From a forensic standpoint, a medico-legal autopsy in suspected fatal listeriosis should aim to document both the presence and the extent of invasive infection and the immediate mechanism of death. Recommended sampling would include blood, cerebrospinal fluid, and tissue samples from central nervous system, liver, spleen, and gastrointestinal tract for microbiological culture and molecular testing, as well as systematic histopathological examination. Demonstration of invasive disease with tissue involvement, inflammatory response, or organ dysfunction consistent with listeriosis is essential before the infection can be considered the proximate cause of death, particularly in patients with significant comorbidities.

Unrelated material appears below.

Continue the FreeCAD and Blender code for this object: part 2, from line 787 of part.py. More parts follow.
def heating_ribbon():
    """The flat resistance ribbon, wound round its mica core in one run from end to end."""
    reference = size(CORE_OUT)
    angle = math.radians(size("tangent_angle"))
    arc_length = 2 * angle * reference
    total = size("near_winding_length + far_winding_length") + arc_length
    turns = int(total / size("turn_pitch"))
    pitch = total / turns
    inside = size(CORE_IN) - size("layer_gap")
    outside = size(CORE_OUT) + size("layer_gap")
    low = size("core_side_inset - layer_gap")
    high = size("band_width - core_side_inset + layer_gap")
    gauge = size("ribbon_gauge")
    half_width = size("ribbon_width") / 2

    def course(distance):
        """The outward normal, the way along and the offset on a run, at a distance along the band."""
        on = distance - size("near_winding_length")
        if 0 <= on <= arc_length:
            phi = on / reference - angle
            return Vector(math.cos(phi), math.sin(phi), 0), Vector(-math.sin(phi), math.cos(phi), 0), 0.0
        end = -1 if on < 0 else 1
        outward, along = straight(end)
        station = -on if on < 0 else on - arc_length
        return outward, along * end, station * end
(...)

For prosecutors, such a pathogen-specific framework can increase the probative value of microbiological and genomic findings, reduce the risk of initiating lengthy and costly proceedings on weak evidence and focus resources on truly high-risk situations. For the defence, transparent documentation of each step of the evidence chain facilitates critical review and protects the right to adversarial testing of evidence. For the State, investing in high-quality initial investigations yields economic benefits by reducing inconclusive trials and conflicting expert opinions and improving the overall efficiency and fairness of the justice system.

5. Conclusions

In this criminal case, a combination of epidemiological incongruities, traceability gaps, deviations from microbiological standards, non-specific genomic findings, and clinical data inconsistent with death from active listerial sepsis led to substantial doubt about the attribution of both infection and death to a specific pork offal product and alleged food mismanagement by the producer.

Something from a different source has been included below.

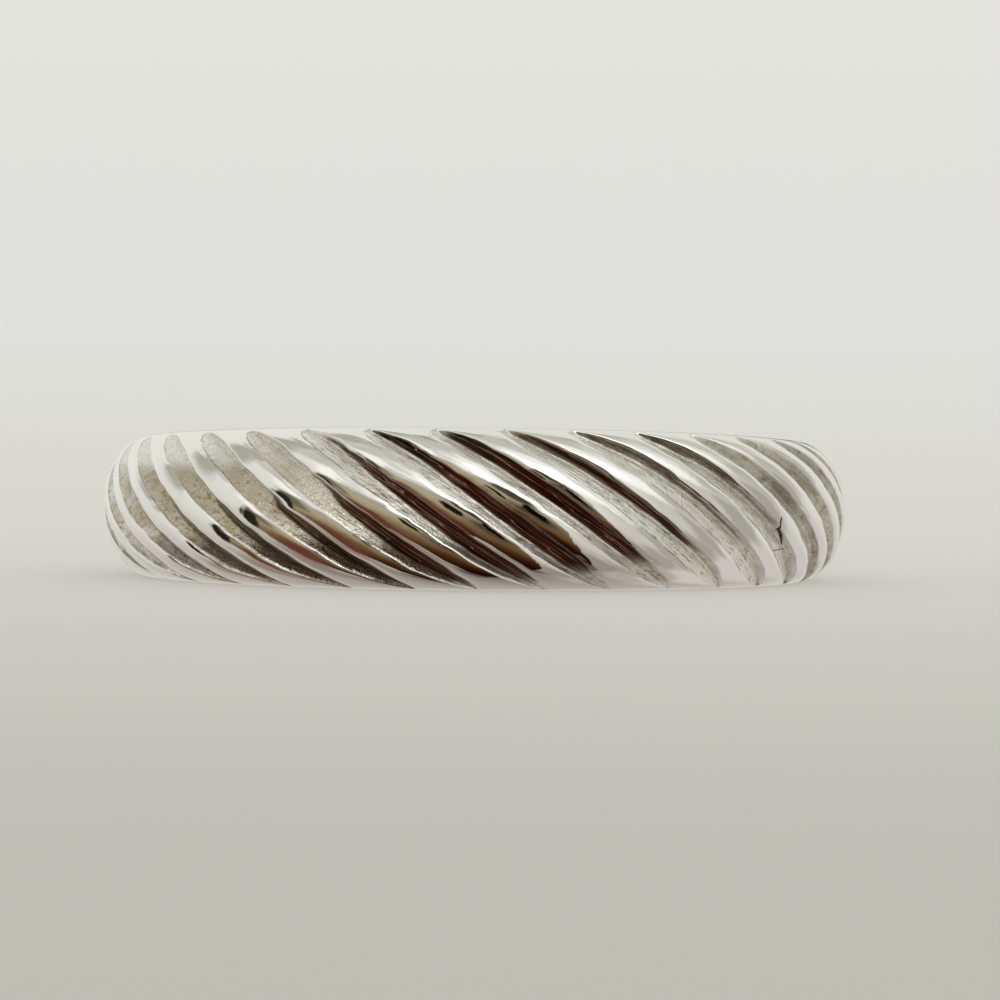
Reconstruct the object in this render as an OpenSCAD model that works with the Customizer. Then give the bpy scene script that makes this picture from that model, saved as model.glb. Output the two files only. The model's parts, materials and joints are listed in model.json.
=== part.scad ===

Beyond the outcome of the individual trial, the investigation provides a methodological template for forensic practice in listeriosis:

• Listeria monocytogenes is an ubiquitous pathogen, and causal attribution in criminal proceedings requires a pathogen-specific chain of evidence, not merely co-detection of the organism in patient and food.
• This chain must include coherent timing with the incubation period, documented traceability of food lots and alternative exposures, strict adherence to ISO and EU microbiological standards, context-aware interpretation of WGS data, and rigorous clinical assessment of the proximate cause of death.
• When these elements are integrated from the beginning of the investigation, the justice system benefits from more efficient and less costly proceedings, and both defendants and victims benefit from a higher level of substantive fairness.

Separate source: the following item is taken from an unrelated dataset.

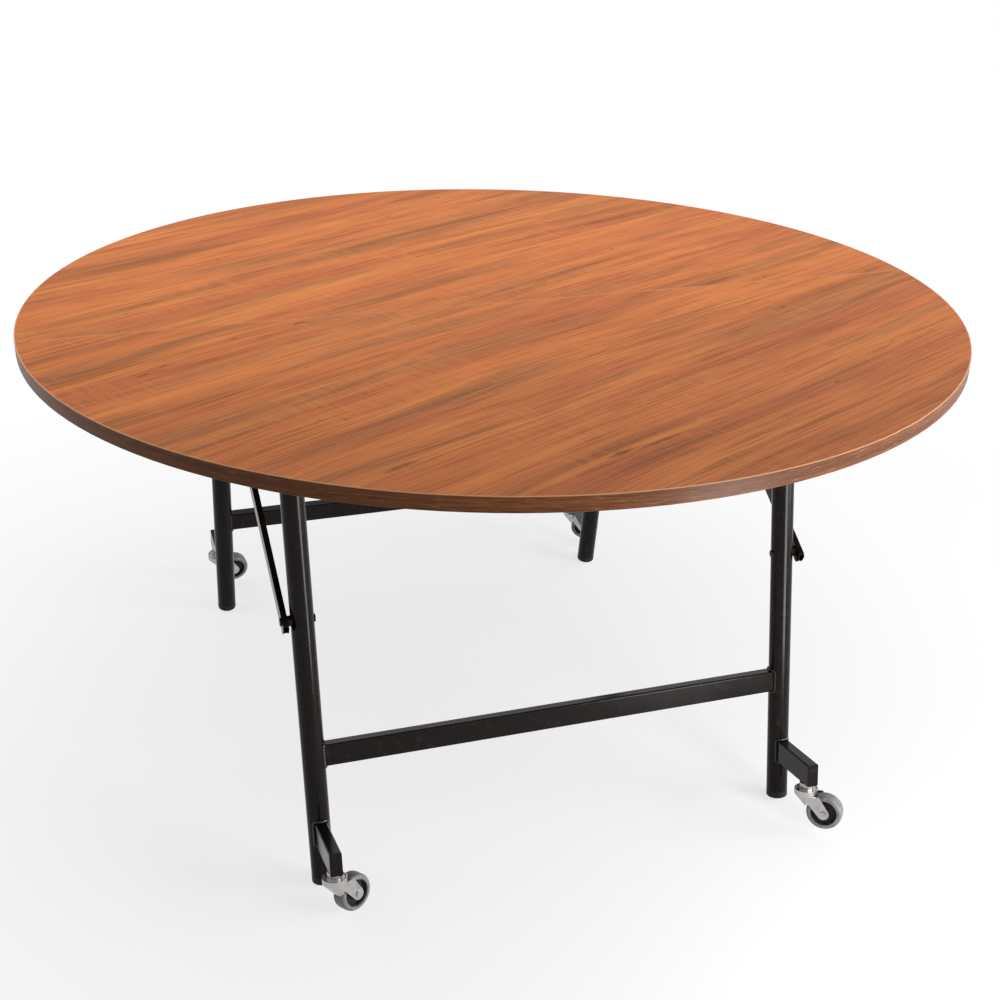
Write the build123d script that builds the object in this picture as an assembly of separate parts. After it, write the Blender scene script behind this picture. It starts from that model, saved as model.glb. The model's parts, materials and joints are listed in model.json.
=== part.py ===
from build123d import *
from math import asin, atan2, cos, degrees, hypot, radians, sin
import os

# Round folding banquet table on casters, in millimetres.
# Two half-round tops meet at a seam and hang from bolts under it. Each half stands on its own
# H-frame of round tube, pivoted under the half. A pair of link braces ties each frame to the
# opposite half, so lifting the seam folds both halves down and swings both frames upright.
# The origin is on the floor under the middle of the top. X runs across the seam and "front" is
# +X. Y runs along the seam and "left" is -Y. Z is up.

# Top
top_diameter = 1524.0
table_height = 750.0
board_thickness = 22.0
laminate_thickness = 1.0
edge_band_thickness = 1.6
edge_band_bevel = 0.6
seam_gap = 0.6

# Leg frames: round posts, one crossbar, and an arm for a caster at each post
leg_lean_deg = 9.8
pivot_from_seam = 339.0
pivot_depth = 28.0
frame_off_centre = -28.0
post_spacing = 779.0
post_radius = 17.5
post_wall = 1.5
post_above_pivot = 14.0
tube_corner_radius = 2.5
tube_wall = 1.5
crossbar_height = 35.0
crossbar_depth = 20.0
crossbar_up_post = 212.0
arm_height = 38.0
arm_width = 19.0
arm_reach = 121.5
arm_up_post = 88.5
foot_cap_height = 12.0
foot_cap_rounding = 3.0
foot_cap_insert = 20.0

# Link braces: flat oblong tubes, outside the front posts and inside the back posts
brace_width = 20.0
brace_thickness = 9.0
brace_wall = 1.2
brace_end_radius = 7.0
brace_past_post_bolt = 18.0
brace_past_top_pin = 14.0
brace_bolt_below_pivot = 277.0
brace_gap = 5.0
brace_pin_depth = 28.0

# Frames under each half
rail_inside_post = 74.5
rail_width = 30.0
rail_depth = 20.0
rail_from_seam = 14.0
rail_end = 560.0
cross_rail_width = 20.0
inner_cross_rail_x = 70.0
outer_cross_rail_x = 540.0

# Seam hinges: a dropped leaf on each rail and one bolt through both leaves
hinge_depth = 50.0
leaf_thickness = 4.0
leaf_eye_radius = 14.0
leaf_length = 86.0
leaf_gap = 0.4

# Leg brackets: folded sheet, a base under the board and a cheek each side of the post
bracket_sheet = 3.0
bracket_length = 74.0
bracket_flange = 18.0
bracket_eye_radius = 13.0
cheek_clearance = 0.5

# Brace brackets: a flange under the board and one lug beside the brace
lug_thickness = 4.0
lug_eye_radius = 12.0
lug_length = 44.0
lug_flange = 20.0
lug_clearance = 0.4

# Bolts
pivot_bolt_radius = 5.0
brace_bolt_radius = 4.0
running_clearance = 0.05
washer_face_gap = 0.2
hex_across_share = 3.3
head_height_share = 1.25
nut_height_share = 1.5
bolt_tip_share = 0.5
spacer_radius = 8.0
rivet_head_radius = 6.5
rivet_head_height = 2.5
domed_head_height = 1.8
domed_head_rounding = 1.5

# Swivel casters, measured from the axle up
wheel_radius = 29.0
wheel_width = 23.0
tyre_shoulder_radius = 5.0
tyre_shoulder_steps = 4
tyre_inner_radius = 21.5
tyre_lip_depth = 2.0
hub_web_width = 12.0
hub_boss_radius = 8.0
hub_rim_thickness = 2.5
hub_side_gap = 1.0
fork_inside_width = 27.0
fork_sheet = 2.0
fork_wheel_gap = 2.0
fork_corner_radius = 13.0
fork_axle_radius = 9.5
fork_crown_rise = 31.0
fork_crown_radius = 19.0
fork_lip_height = 4.0
fork_shoulder_rise = 28.0
fork_front_reach = 18.5
fork_back_reach = 24.5
caster_trail = 31.0
axle_up_post = 22.0
stem_from_post = 101.5
kingpin_radius = 6.0
kingpin_rivet_radius = 8.0
kingpin_rivet_height = 1.5
race_gap = 0.4
race_radius = 15.5
race_height = 3.0
stem_collar_radius = 11.0
stem_radius = 4.0
stem_nut_height = 6.5
stem_nut_radius = 6.5
stem_tip = 3.0
axle_radius = 4.0
axle_head_radius = 5.0
axle_head_height = 2.5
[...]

In this context, the absence of a medico-legal autopsy represents a critical limitation. When criminal attribution is considered in suspected fatal listeriosis, a forensic autopsy is essential to assess the extent and distribution of infection, to document alternative lethal mechanisms, and to obtain appropriate biological samples for microbiological and histopathological analysis. Reliance on clinical records alone is insufficient to support robust causal inference in a criminal setting.

We propose that this case be understood not only as a disputed attribution of responsibility but as an example of pathogen-specific medico-legal methodology in listeriosis. The same approach—early involvement of forensic experts, careful design of sampling and laboratory work, and structured causal reasoning—may be adapted to other ubiquitous pathogens at the interface of epidemiology, microbiology, and criminal law.